По завершении погребальной церемонии влюбленные встретились на вилле Альтьери.
Винченцио не выказал ни удивления, ни неудовольствия, узнав о желании Эллены удалиться на время траура в стены монастыря: такой поступок в высшей степени даже приличествовал девушке, оказавшейся в пустом доме без опекунов. Юноша поставил только одно условие – что он получит разрешение видеться с нею в монастырской приемной и, когда позволят правила приличия, попросит ее руки, дарованной ему синьорой Бьянки.
Хотя Вивальди покорился намеченному плану без единого слова жалобы, он все же был огорчен; однако, когда Эллена убедила его похвалой достоинствам аббатисы монастыря Санта-Мария делла Пьета, он постарался заглушить тайный ропот сердца верой в обоснованность принятого решения.

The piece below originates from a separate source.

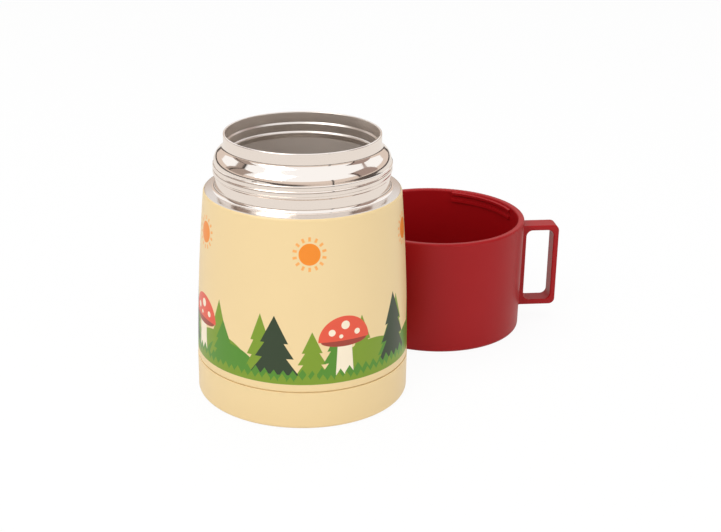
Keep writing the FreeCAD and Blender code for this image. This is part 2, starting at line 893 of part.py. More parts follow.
doc.recompute()
for made in doc.Objects:
    if "Invalid" in made.State or "Error" in made.State:
        raise RuntimeError(f"{made.Name} did not rebuild")
for piece in pieces:
    if piece.Shape.isNull() or not piece.Shape.isValid():
        raise RuntimeError(f"{piece.Label} has no sound shape")

os.makedirs("parts", exist_ok=True)
for piece in pieces:
    piece.Shape.exportStep(f"parts/{piece.Label}.step")
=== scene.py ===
"""The looks of an open food jar: enamelled and polished steel, a red cup on the right, and the
stopper behind. Sizes are in millimetres and turn to metres where a mesh is made. +Z is up."""

import math

import bmesh
import bpy
import numpy as np
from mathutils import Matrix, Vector


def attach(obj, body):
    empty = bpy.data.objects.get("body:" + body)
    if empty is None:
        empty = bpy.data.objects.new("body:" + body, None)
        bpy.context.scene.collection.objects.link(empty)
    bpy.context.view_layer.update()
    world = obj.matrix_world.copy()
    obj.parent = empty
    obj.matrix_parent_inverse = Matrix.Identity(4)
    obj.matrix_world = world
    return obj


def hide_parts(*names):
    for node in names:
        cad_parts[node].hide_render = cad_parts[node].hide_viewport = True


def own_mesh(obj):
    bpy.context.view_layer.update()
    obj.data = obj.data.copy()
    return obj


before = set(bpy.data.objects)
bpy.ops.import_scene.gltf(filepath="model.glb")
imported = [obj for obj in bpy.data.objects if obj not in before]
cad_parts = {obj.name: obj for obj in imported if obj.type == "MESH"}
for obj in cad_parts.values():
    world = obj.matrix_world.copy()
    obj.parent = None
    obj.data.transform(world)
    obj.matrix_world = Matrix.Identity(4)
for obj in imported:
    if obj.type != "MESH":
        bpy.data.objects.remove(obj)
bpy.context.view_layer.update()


# Outer shell: one drawn sheet of steel, enamelled up to the edge of its shoulder and polished bare
# above it. The neck is stepped, and a thread is rolled into its widest band.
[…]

Между тем воображение Вивальди неотступно тревожил неведомый ему мучитель – таинственный монах, особенно поразивший юношу тем, что предрек смерть синьоры Бьянки; и Вивальди вознамерился еще раз попытаться установить истинную природу своего преследователя, а главное – выяснить, какие мотивы могли подвигнуть незнакомца заступать ему дорогу, возмущая душевный покой. Обстоятельства, сопровождавшие встречи с монахом (если только он был монахом), его внезапные появления и исчезновения, правдивость его пророчеств и особенно мрачное событие, подтвердившее его последнее предостережение, – все это повергало Вивальди в трепет; фантазия Вивальди, воспламененная недоумением и болезненным любопытством, готова была принять истолкование, выходившее за пределы человеческого опыта и намекавшее на силы, далеко превышавшие способности смертного. Винченцио обладал разумом достаточно ясным и прочным, чтобы замечать и отвергать многие господствовавшие заблуждения, а также презирать распространенные предрассудки, и в обычном расположении духа он, вероятно, даже не потрудился бы задуматься над этой загадкой, однако теперь чувства его были возбуждены, воображение разыгралось; пожалуй, обманись он в своих ожиданиях (хотя сам Вивальди этого и не сознавал), ему было бы досадно покинуть области грозного величия – мир устрашающих теней, куда он воспарил, – и очутиться вдруг на твердой земле, которую попирал всякий день и где терзавшая его тайна получила бы самое простое и вполне естественное объяснение.